His style is known for its rich gamakas along with a rendition that brings out the purity and clarity of notes.

He holds the Limca national record for the rendition of a marathon veena concert spanning 24 hours at the Srirangapatna Temple in the year 2011. He was accompanied by Vid. Ravishankar Sharma (Mridangam), Vid. K S Krishnaprasad (Ghatam) and Vid. D V Prasanna Kumar (Kanjira, Morsing and rhythm pad).

===Compositions===

Prashanth is a prolific composer who has composed 90 varnas that include the 72 of them in each of the melakarta ragas. He is the first composer from Karnataka to have composed Varnams in all the 72 Melakarta Ragas and second youngest after Dr M. Balamuralikrishna to compose. He has also composed 20 kritis, 10 devaranamas and five thillanas.

===Other contributions===

Prashanth has authored a book "Varna Lakshana Ranjani" which has the 72-mela varnas and 72 Geethes.

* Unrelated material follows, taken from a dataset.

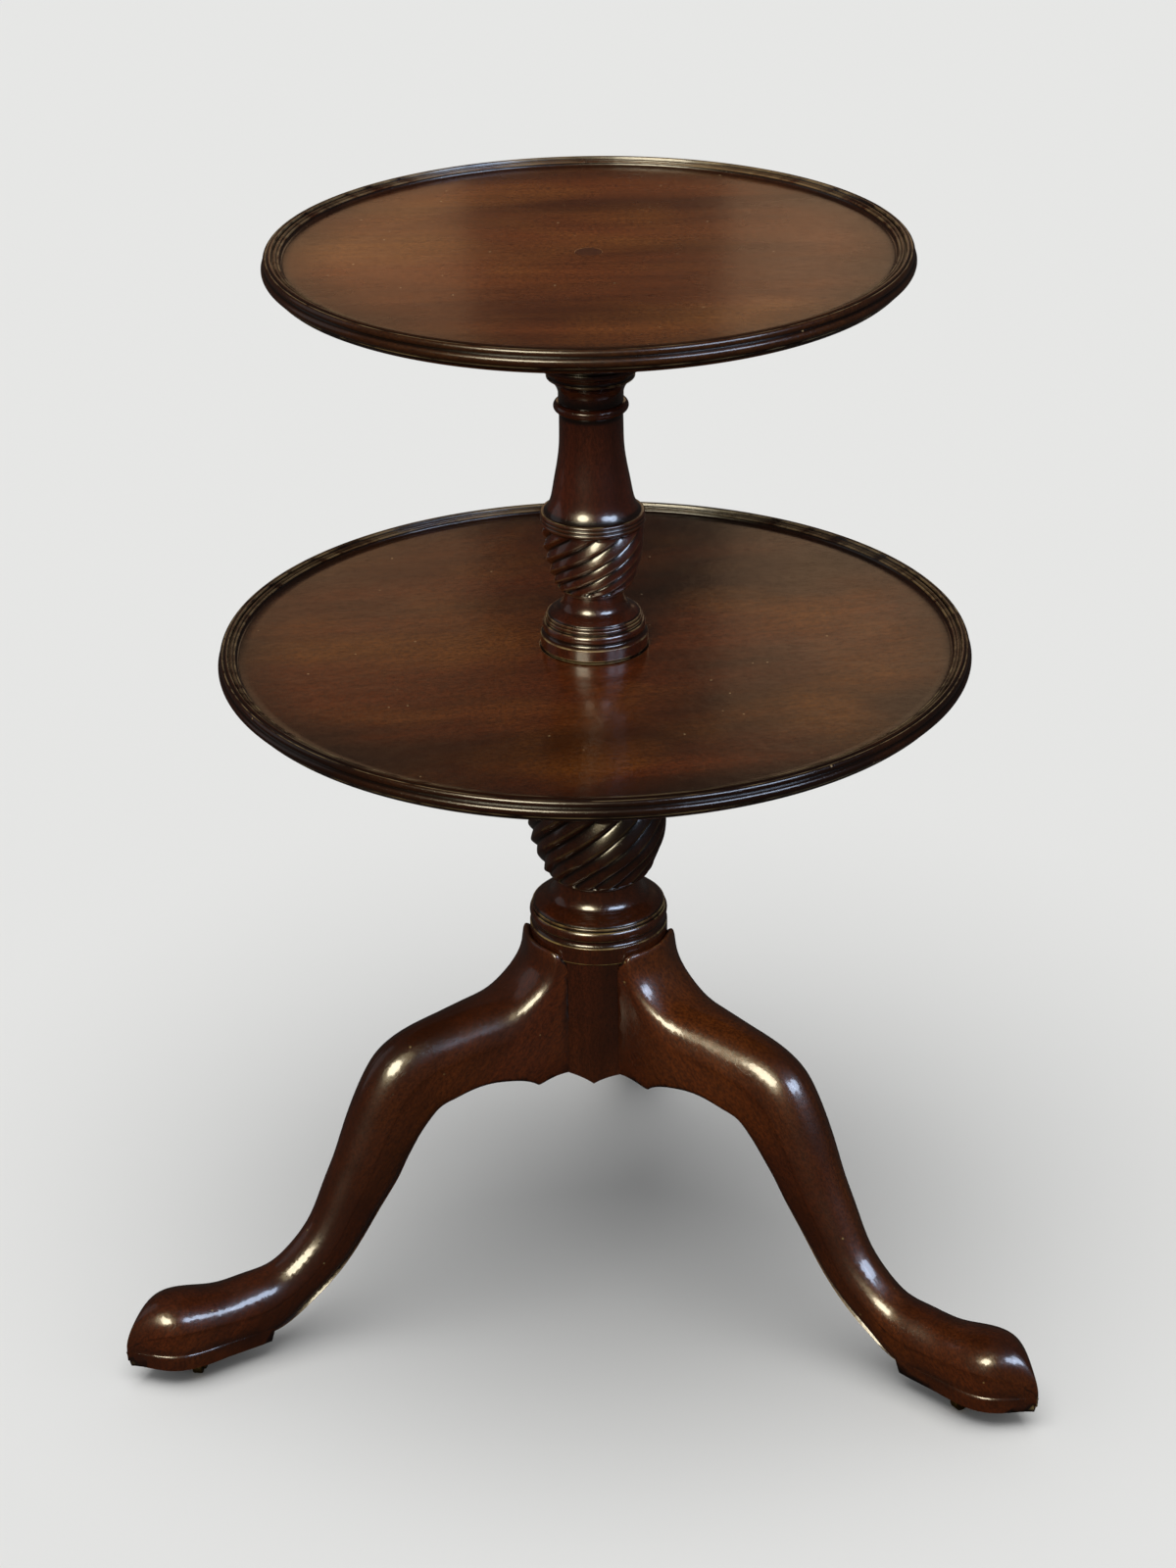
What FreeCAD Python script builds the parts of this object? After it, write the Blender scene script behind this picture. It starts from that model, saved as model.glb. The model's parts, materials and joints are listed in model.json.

The book is published in Kannada, English and Hindi and is hand written by his first guru and mother Vid. Padmasini Narasimhachar.

He started the Sree Rama Centre of Performing Arts for teaching students music appreciation, the art of the veena and vocal renditions.

==Awards & felicitations==

- Limca national record marathon veena concert spanning 24 hours at Srirangapatna Temple (2011).